*** Data ***

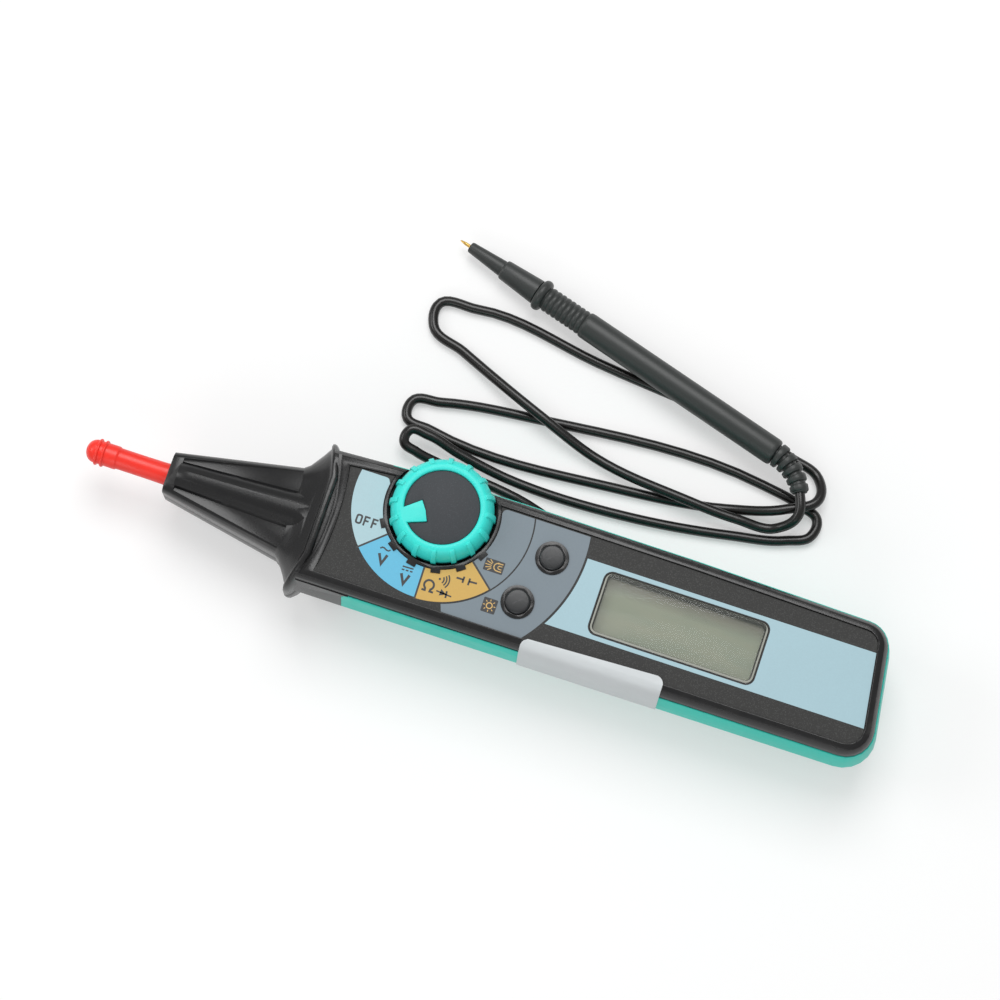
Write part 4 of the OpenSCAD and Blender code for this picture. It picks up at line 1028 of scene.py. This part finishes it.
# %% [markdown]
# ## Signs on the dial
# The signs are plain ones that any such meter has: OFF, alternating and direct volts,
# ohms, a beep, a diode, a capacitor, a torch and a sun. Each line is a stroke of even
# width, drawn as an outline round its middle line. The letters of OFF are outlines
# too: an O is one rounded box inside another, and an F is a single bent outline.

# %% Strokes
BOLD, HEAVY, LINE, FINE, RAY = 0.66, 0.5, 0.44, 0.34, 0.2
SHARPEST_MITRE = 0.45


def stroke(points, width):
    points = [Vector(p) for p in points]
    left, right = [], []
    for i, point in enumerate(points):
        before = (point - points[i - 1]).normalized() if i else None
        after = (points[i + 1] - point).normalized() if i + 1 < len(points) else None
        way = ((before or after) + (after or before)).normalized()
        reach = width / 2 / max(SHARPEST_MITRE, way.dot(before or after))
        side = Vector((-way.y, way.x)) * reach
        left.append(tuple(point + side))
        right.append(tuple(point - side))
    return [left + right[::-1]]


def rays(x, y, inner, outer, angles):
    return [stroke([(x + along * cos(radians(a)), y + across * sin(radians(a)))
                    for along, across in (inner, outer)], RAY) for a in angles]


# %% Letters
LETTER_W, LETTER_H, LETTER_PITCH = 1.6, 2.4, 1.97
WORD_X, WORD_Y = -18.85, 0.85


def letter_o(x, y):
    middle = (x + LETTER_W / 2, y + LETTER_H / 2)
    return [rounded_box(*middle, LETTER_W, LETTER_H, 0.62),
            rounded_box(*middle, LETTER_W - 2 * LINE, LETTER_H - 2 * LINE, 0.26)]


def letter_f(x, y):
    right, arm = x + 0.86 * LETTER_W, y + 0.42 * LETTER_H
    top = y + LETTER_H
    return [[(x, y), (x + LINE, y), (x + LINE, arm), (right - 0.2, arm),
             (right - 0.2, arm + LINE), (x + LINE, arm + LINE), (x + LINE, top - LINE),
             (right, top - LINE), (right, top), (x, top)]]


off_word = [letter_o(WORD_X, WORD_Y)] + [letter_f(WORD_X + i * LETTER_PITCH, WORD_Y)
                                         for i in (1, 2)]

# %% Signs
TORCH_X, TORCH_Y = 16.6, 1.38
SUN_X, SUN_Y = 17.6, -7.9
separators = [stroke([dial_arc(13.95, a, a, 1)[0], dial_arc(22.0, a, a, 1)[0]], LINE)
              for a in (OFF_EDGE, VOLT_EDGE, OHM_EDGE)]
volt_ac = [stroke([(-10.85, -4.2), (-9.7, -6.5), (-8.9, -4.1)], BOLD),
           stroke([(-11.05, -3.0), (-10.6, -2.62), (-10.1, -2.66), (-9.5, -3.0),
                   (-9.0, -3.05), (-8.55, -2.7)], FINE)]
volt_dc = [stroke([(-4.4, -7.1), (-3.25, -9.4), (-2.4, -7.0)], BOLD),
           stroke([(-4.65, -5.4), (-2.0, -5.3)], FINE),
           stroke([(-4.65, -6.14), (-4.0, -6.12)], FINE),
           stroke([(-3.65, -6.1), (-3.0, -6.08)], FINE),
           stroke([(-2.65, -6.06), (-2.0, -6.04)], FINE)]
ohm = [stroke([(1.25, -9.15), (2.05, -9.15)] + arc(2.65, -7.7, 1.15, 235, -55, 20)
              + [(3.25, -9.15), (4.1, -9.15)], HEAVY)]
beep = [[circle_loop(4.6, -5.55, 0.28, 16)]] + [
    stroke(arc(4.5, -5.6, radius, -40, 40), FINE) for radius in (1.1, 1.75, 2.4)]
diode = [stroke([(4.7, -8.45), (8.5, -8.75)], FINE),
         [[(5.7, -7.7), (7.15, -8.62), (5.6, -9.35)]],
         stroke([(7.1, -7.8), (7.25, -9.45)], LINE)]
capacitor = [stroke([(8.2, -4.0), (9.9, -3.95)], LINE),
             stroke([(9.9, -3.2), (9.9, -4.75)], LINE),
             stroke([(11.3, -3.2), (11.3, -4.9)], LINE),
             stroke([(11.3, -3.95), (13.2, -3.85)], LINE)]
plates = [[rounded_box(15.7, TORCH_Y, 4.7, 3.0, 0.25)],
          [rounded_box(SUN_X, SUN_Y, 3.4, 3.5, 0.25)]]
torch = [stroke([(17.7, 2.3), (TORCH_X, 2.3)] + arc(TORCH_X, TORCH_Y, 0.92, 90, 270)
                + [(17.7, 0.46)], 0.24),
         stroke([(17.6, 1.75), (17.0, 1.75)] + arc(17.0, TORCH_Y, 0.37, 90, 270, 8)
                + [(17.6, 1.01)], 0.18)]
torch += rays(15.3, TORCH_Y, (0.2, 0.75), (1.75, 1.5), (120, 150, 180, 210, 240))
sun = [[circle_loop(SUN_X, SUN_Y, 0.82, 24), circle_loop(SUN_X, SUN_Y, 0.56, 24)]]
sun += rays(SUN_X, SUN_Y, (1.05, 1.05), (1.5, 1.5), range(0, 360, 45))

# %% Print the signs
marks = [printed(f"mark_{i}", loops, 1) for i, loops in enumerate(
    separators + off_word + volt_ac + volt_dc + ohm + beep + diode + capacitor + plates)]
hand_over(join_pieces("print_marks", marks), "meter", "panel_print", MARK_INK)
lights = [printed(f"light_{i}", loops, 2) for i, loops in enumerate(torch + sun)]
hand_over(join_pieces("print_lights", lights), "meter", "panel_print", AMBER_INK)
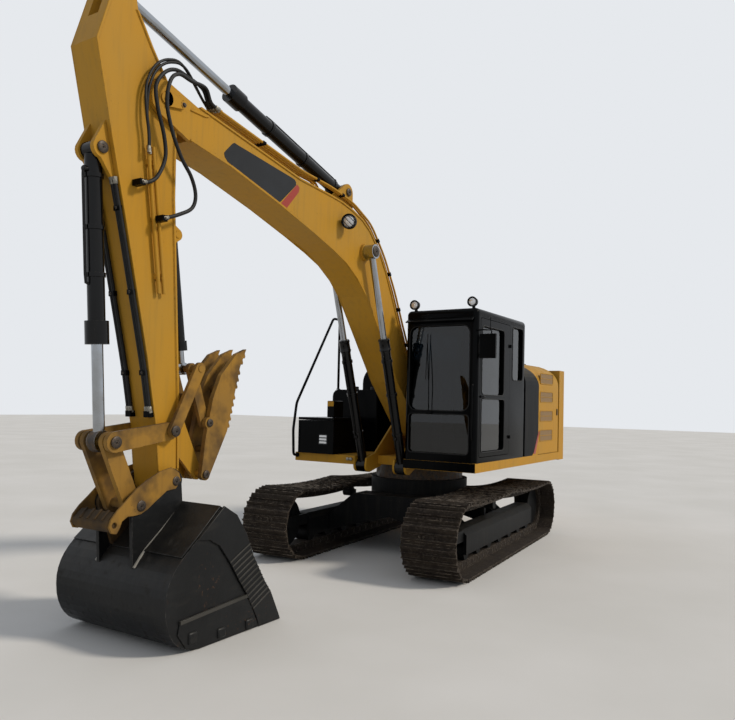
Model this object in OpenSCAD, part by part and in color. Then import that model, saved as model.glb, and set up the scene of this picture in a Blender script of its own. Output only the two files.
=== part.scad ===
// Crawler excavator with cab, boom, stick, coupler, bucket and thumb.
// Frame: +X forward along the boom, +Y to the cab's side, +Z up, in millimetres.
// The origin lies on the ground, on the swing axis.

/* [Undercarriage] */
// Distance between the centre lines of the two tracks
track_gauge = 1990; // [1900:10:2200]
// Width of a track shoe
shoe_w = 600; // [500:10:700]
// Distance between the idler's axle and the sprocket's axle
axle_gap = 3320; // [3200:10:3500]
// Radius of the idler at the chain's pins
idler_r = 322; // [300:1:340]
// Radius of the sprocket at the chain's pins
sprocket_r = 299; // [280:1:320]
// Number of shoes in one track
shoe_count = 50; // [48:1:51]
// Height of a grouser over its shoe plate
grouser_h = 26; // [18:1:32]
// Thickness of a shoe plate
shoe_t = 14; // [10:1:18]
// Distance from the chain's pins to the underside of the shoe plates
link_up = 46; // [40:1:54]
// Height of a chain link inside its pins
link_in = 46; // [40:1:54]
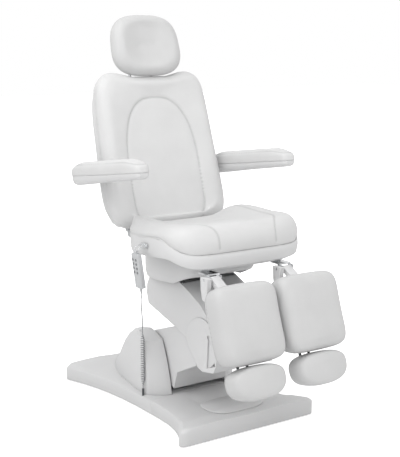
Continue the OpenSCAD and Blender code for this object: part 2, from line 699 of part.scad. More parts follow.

***

> **Directive**:
Going through the data above, count the lines where the string "object" appears, and answer with only that number.

> **Output for this task**:
2